When these elements—data lineage, metadata management, auditing, and accountability—are combined, organizations can foster a culture of trust and transparency. Users feel confident in the quality and reliability of the data they access, while governance teams gain the tools needed to ensure compliance, security, and accuracy. Platforms like Dremio, with their robust governance capabilities, make it easier to achieve this balance, enabling organizations to unlock the full potential of their data with confidence.
Conclusion
The data lakehouse has revolutionized the way organizations manage and access data, combining the scalability of data lakes with the structure of data warehouses. However, this shift also introduces new governance challenges that must be addressed to fully realize its potential. Effective governance in the lakehouse era requires a multi-faceted approach that prioritizes data quality, compliance, security, accessibility, and trust.

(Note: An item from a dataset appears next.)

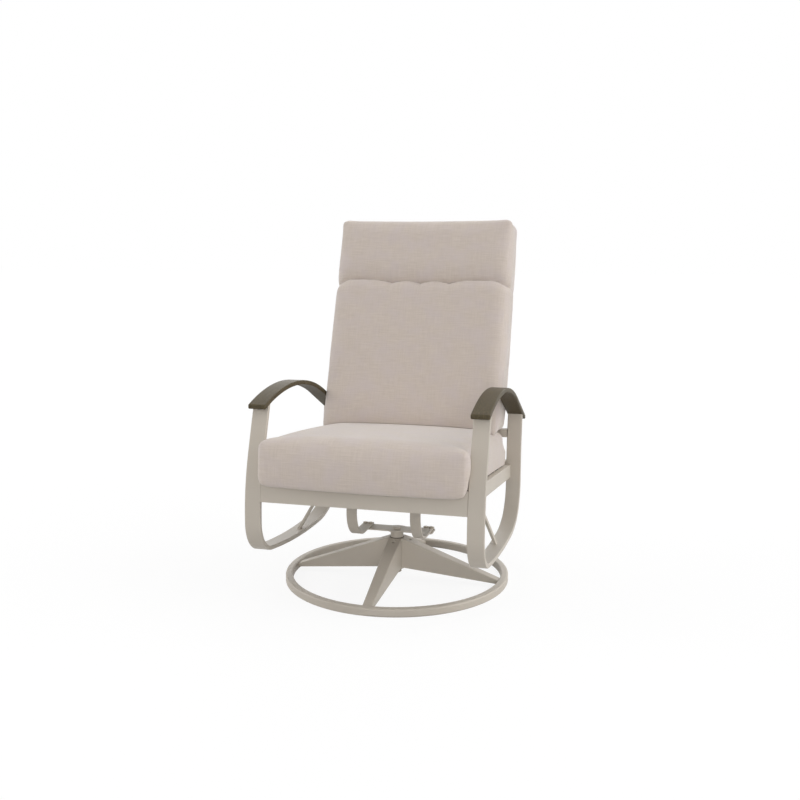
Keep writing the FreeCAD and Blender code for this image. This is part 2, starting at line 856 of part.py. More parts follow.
def outline(x0, x1, y0, y1, corner_r, bows, z):
    """Four bowed or straight sides, bows given for the low y, high x, high y and low x side."""
    low_y, high_x, high_y, low_x = bows
    diagonal = corner_r * (1 - math.sqrt(0.5))

    def side(p, q, middle, bow):
        if bow == 0:
            return Part.makeLine(p, q)
        return Part.Arc(p, middle, q).toShape()

    xm, ym = (x0 + x1) / 2, (y0 + y1) / 2
    r = corner_r
    edges = [
        side(V(x0 + r, y0, z), V(x1 - r, y0, z), V(xm, y0 - low_y, z), low_y),
        Part.Arc(V(x1 - r, y0, z), V(x1 - diagonal, y0 + diagonal, z), V(x1, y0 + r, z)).toShape(),
        side(V(x1, y0 + r, z), V(x1, y1 - r, z), V(x1 + high_x, ym, z), high_x),
        Part.Arc(V(x1, y1 - r, z), V(x1 - diagonal, y1 - diagonal, z), V(x1 - r, y1, z)).toShape(),
        side(V(x1 - r, y1, z), V(x0 + r, y1, z), V(xm, y1 + high_y, z), high_y),
        Part.Arc(V(x0 + r, y1, z), V(x0 + diagonal, y1 - diagonal, z), V(x0, y1 - r, z)).toShape(),
        side(V(x0, y1 - r, z), V(x0, y0 + r, z), V(x0 - low_x, ym, z), low_x),
        Part.Arc(V(x0, y0 + r, z), V(x0 + diagonal, y0 + diagonal, z), V(x0 + r, y0, z)).toShape()]
    return Part.Wire(edges)


def pillow_levels(edge, crown, narrowest, rim, foot):
    """Height, inset and way of bowing for each outline, from the foot's soft edge up to the crown."""
    rim_width, rim_height = rim
    foot_width, foot_height = foot
    levels = []
    for angle in (0, 30, 60, 90):
        levels.append((foot_height * (1 - math.cos(rad(angle))), foot_width * (1 - math.sin(rad(angle))),
                       -math.cos(rad(2 * angle))))
    for angle in (0, 18, 36, 54, 72, 90):
        levels.append((edge - rim_height * (1 - math.sin(rad(angle))), rim_width * (1 - math.cos(rad(angle))),
                       math.cos(rad(2 * angle))))
    for share in (0.25, 0.5, 0.75):
        levels.append((edge + crown_rise(crown, share), rim_width + share * (narrowest - rim_width), -1.0))
    return levels


def crown_rise(crown, share):
    """How high a cushion has risen, at this share of the way from its rim to its middle."""
    return crown * (1 - (1 - share) ** 2)


def pillow(half, y0, y1, edge, crown, rim, foot, free, tilt=0.0, foot_slope=0.0):
    """A cushion on z = 0. `free` says for each side if it may bulge, or else is a seam."""
    wires = []
    narrowest = min(half, (y1 - y0) / 2)
    for height, inset, swell in pillow_levels(edge, crown, narrowest, rim, foot):
        bow = swell * (cushion_bulge if swell > 0 else cushion_draw_in)
        bows = [bow if open_side else 0 for open_side in free]
        low = y0 + inset * (1 if free[0] else seam_roundness) - height * math.tan(rad(foot_slope))
        high = y1 - inset * (1 if free[2] else seam_roundness)
        r = max(cushion_corner_r - inset * corner_tightening, corner_r_least)
        wire = outline(-half + inset, half - inset, low, high, r, bows, height)
        wire.rotate(V(0, y0, height), V(1, 0, 0), -tilt * height / edge)
        wires.append(wire)
    return Part.makeLoft(wires, True, True)


def seat_cushion_half():
    return side_inner_x - cushion_side_gap - cushion_bulge


def seat_lip():
    """The cushion's front edge hangs down in front of the rail, along the rail's bend."""
    rail_top = front_rail_bottom + front_rail_height
    half = seat_cushion_half() - cushion_corner_r / 2
    ahead = -cushion_clearance
    lip = band(side_start, side_heading, side_steps, ahead - seat_lip_thick, ahead, -half, half)
    cushion_foot = rail_top_at_axis - seat_cushion_front * math.tan(rad(seat_slope))
    bottom, top = rail_top - seat_lip_drop, cushion_foot + seat_foot_height / 2
    lip = lip.common(box(-reach, reach, -reach, 0, bottom, top))
    low = lip.BoundBox.ZMin
    edges = [e for e in lip.Edges if e.BoundBox.ZMax < low + same_place]
    return lip.makeFillet(seat_lip_edge_r, edges)


def seat_cushion():
    slope = rad(seat_slope)
    rear = (rear_face_y - seat_cushion_rear_gap - (seat_cushion_edge + seat_cushion_crown) * math.sin(slope))
    shape = pillow(seat_cushion_half(), seat_cushion_front / math.cos(slope), rear / math.cos(slope),
                   seat_cushion_edge, seat_cushion_crown, (seat_edge_width, seat_edge_height),
                   (seat_foot_width, seat_foot_height), (True, True, True, True))
    shape.translate(V(0, 0, strap_thick + cushion_clearance))
    return placed(shape, seat_plane).fuse(seat_lip())


def back_cushion():
    """Its foot lies on the top of the seat cushion."""
    def up_the_back(z):
        return (z - back_origin.z) / math.cos(rad(back_lean))

    seat_normal = V(0, math.sin(rad(seat_slope)), math.cos(rad(seat_slope)))
    rim, lower_rim = (back_edge_width, back_edge_height), (back_foot_width, back_foot_height)
    share = (back_cushion_edge_low - seat_edge_width) / (seat_cushion_half() - seat_edge_width)
    seat_top = strap_thick + cushion_clearance + seat_cushion_edge + crown_rise(seat_cushion_crown, share)
    rear_corner = back_origin + back_out * (strap_thick + cushion_clearance)
    below = (rear_corner - V(0, 0, rail_top_at_axis)).dot(seat_normal)
    foot = (seat_top + cushion_clearance - below) / math.cos(rad(back_lean - seat_slope))
    seam, top = up_the_back(back_cushion_seam), up_the_back(back_cushion_top)
    half = arm_inner_x - cushion_side_gap - cushion_bulge
    body = pillow(half, foot, seam + seam_lap, back_cushion_edge_low, back_cushion_crown, rim, lower_rim,
                  (True, True, False, True), back_cushion_taper, back_lean - seat_slope)
    head_edge = back_cushion_edge_low - (seam - foot) * math.tan(rad(back_cushion_taper))
    head = pillow(half, seam, top, head_edge, back_cushion_crown, rim, lower_rim,
                  (False, True, True, True), back_cushion_taper)
    shape = body.fuse(head)
    for k in range(tuft_count):
        x = (k - (tuft_count - 1) / 2) * tuft_pitch
        ball = Part.makeSphere(tuft_ball_r, V(x, seam + seam_lap / 2, head_edge - tuft_depth + tuft_ball_r))
        shape = shape.cut(ball)
    shape.translate(V(0, 0, strap_thick + cushion_clearance))
    return placed(shape, back_plane)


def build_cushions():
    seat = seat_cushion()
    back = back_cushion()
    save("seat_cushion", seat)
    save("back_cushion", back)
    overlap = seat.common(back)
    print("cushions overlap by", round(overlap.Volume), "and lie", round(seat.distToShape(back)[0], 2), "apart")


os.makedirs("parts", exist_ok=True)
build_base()
build_swivel()
build_sides()
build_seat_frame()
build_back_frame()
build_cushions()
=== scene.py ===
"""The looks of an outdoor swivel rocking chair: its finishes, its two cushions and its leaf springs."""
import json
import math

import bmesh
import bpy
import numpy as np
from mathutils import Matrix, Vector
from mathutils.bvhtree import BVHTree


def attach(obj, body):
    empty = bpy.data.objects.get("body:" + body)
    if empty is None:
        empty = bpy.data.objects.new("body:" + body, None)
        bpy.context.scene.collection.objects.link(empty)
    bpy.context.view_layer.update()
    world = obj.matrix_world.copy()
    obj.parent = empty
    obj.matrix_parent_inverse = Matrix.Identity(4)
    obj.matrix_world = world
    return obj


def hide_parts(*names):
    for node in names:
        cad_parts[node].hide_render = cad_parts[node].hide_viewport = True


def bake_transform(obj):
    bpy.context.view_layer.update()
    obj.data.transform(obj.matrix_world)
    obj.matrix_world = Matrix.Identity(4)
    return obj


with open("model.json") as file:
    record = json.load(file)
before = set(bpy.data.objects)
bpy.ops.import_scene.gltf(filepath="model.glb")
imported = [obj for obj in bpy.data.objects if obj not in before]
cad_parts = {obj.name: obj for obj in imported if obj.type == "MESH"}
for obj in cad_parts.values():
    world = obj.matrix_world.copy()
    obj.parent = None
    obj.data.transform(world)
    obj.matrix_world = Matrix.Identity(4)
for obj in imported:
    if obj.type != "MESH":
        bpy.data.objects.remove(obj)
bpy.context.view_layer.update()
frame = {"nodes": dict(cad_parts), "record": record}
scene = bpy.context.scene

# The chair's own planes, in metres: the seat slopes down to the rear and the back leans
SEAT_SLOPE = math.radians(6.1)
SEAT_ORIGIN = Vector((0, 0, 0.330))
BACK_LEAN = math.radians(18.3)
BACK_ORIGIN = Vector((0, 0.2688, 0.4039))
STRAP_TOP = 0.0024
SIDE_FRAME_INNER = 0.281
ARM_INNER = 0.278
ARM_TOP = 0.600

seat_plane = Matrix.Translation(SEAT_ORIGIN) @ Matrix.Rotation(-SEAT_SLOPE, 4, "X")
back_plane = Matrix.Translation(BACK_ORIGIN) @ Matrix.Rotation(math.pi / 2 - BACK_LEAN, 4, "X")


# Colours and finishes

# a Mix node gives its sockets for numbers and for colours the same names, so their places are used
NUMBER_A, NUMBER_B, NUMBER_MIXED = 2, 3, 0
COLOUR_A, COLOUR_B, COLOUR_MIXED = 6, 7, 2


def colour(text):
    """A linear colour from an sRGB hex value."""
    parts = [int(text[i:i + 2], 16) / 255 for i in (0, 2, 4)]
    return tuple(p / 12.92 if p <= 0.04045 else ((p + 0.055) / 1.055) ** 2.4 for p in parts) + (1.0,)


def add(tree, kind, inputs=(), **settings):
    """A node with its settings, and its inputs given as values or as other nodes' outputs."""
    made = tree.nodes.new(kind)
    for key, value in settings.items():
        setattr(made, key, value)
    for name, value in dict(inputs).items():
        if isinstance(value, bpy.types.NodeSocket):
            tree.links.new(value, made.inputs[name])
        else:
            made.inputs[name].default_value = value
    return made


def start_material(name):
    material = bpy.data.materials.new(name)
    material.use_nodes = True
    tree = material.node_tree
    tree.nodes.clear()
    return material, tree


def finish_material(tree, base, roughness, normal, **values):
    inputs = {"Base Color": base, "Roughness": roughness, "Normal": normal}
    inputs.update({key.replace("_", " "): value for key, value in values.items()})
    shader = add(tree, "ShaderNodeBsdfPrincipled", inputs)
    add(tree, "ShaderNodeOutputMaterial", {"Surface": shader.outputs["BSDF"]})


def powder_coat(name, dark, light):
    """Baked powder coat on steel tube: a satin with a faint orange peel and a slow drift in tone."""
    material, tree = start_material(name)
    place = add(tree, "ShaderNodeTexCoord").outputs["Object"]
    # orange peel is about 1 mm across and is drawn at 2 mm so that it shows
    peel = add(tree, "ShaderNodeTexNoise", {"Vector": place, "Scale": 1 / 0.002, "Detail": 2.0})
    # the coat's thickness, and with it the tone, drifts over 160 mm
    drift = add(tree, "ShaderNodeTexNoise", {"Vector": place, "Scale": 1 / 0.16, "Detail": 3.0})
    tone = add(tree, "ShaderNodeMix", {"Factor": drift.outputs["Fac"], COLOUR_A: colour(dark),
                                       COLOUR_B: colour(light)}, data_type="RGBA")
    grit = add(tree, "ShaderNodeMapRange", {"Value": peel.outputs["Fac"], "To Min": 0.44, "To Max": 0.56})
    bump = add(tree, "ShaderNodeBump", {"Height": peel.outputs["Fac"], "Strength": 0.1, "Distance": 0.0003})
    finish_material(tree, tone.outputs[COLOUR_MIXED], grit.outputs["Result"], bump.outputs["Normal"])
    return material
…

By leveraging modern tools like dbt, Great Expectations, and Dremio, organizations can implement robust governance frameworks that ensure data is accurate, secure, and accessible. These tools empower teams to enforce quality checks, manage sensitive data in compliance with regulations, secure decentralized data at multiple layers, and provide a centralized semantic layer for consistent access. At the heart of governance is transparency and trust, achieved through data lineage, metadata management, and accountability, enabling stakeholders to confidently rely on their data.
As data architectures continue to evolve, organizations that adopt governance practices tailored to the unique needs of the lakehouse will unlock greater flexibility, faster insights, and more reliable decision-making. With platforms like Dremio, businesses can bridge the gap between decentralized data and centralized governance, empowering teams to innovate while maintaining control. Governance in the era of the data lakehouse isn’t just a necessity—it’s a strategic advantage.